Can anyone please recommend budget apartment rental I would prefer not to stay in the city,


----------



## broke45 (May 16, 2013)

*For Real*

Hello all, I am new here, and considering a move to HK. Looked at many advertisements for apartments around 10000 HKD. Some were advertised at Seaview. They said 10000 HKD apartments existed. Many many have said it is impossible. Any thoughts?


----------



## broke45 (May 16, 2013)

raj2013 said:


> Yes they do exist. ..depends which area youbare looking to live...on hk island you would find them in kennedy town and few in Causeway bay...else far east on hk island has cheaper options...but again dependa where u wanna live..I can help better


Hey, thanks for responding! Location means really anywhere that I may hop on a bus to get to the airport. I will need to walk to a grocery store. I really don't want to have to buy a car. An area that has the amenities like a gym, groceries, and doctors in reach. How about it?


----------



## broke45 (May 16, 2013)

raj2013 said:


> Tung Chung is a place closest to airport. It has everything u need closest to your reach...but is ur office near airport or u need a place from where u can reach airport comfortably?
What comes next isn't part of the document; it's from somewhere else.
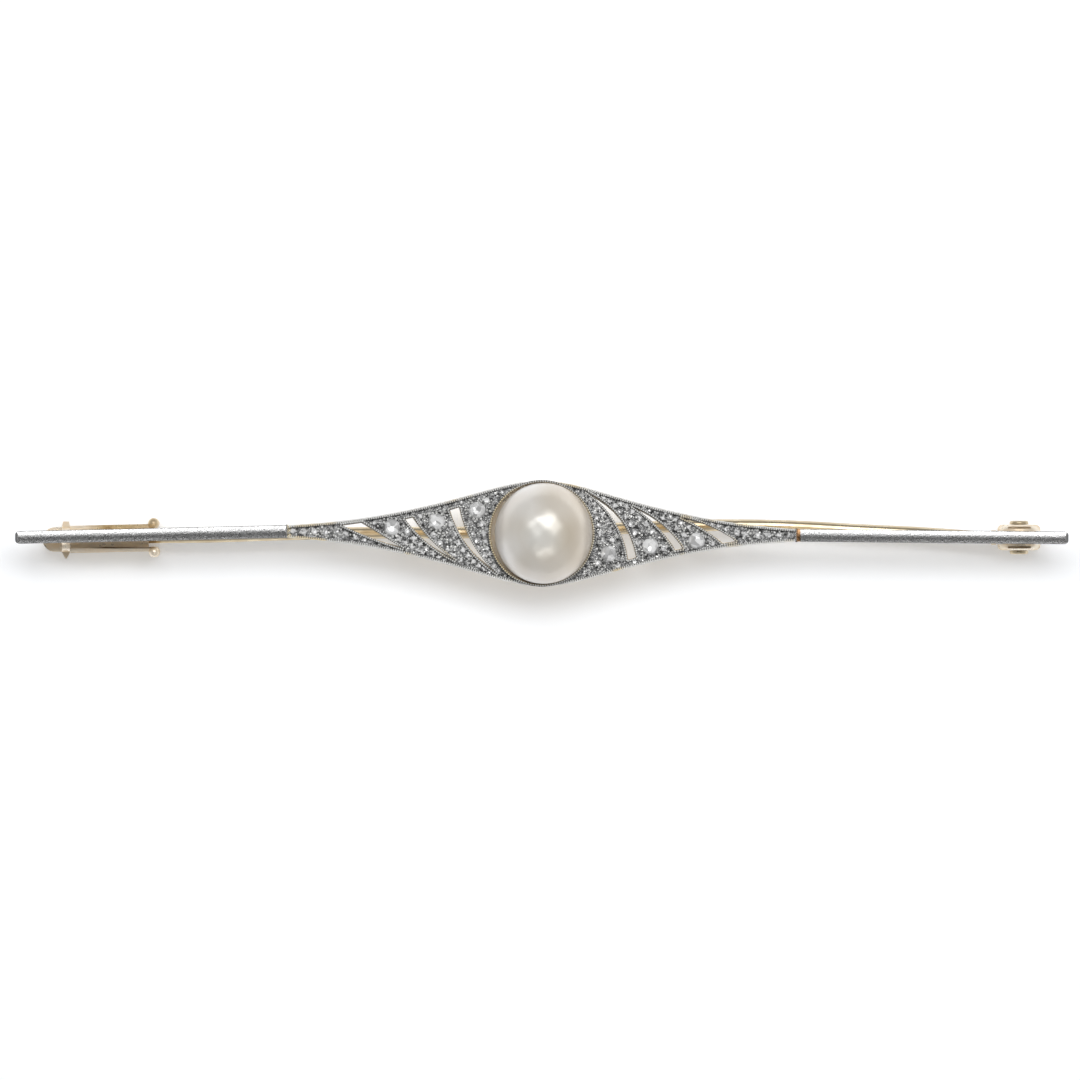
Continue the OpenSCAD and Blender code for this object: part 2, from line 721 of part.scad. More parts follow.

Hk otherwise is very well connected with one of the best transportation in the world. So it all depends how close you wanna live from ur workplace.


You know, I did hear Tung Chung was close. Hearing it again sure helps. Yes, easy reach to airport is essential for me. Like I said, I need the important amenities etc. I'll check out Tung Chung as soon as I get some time. Hey man, thanks again.


----------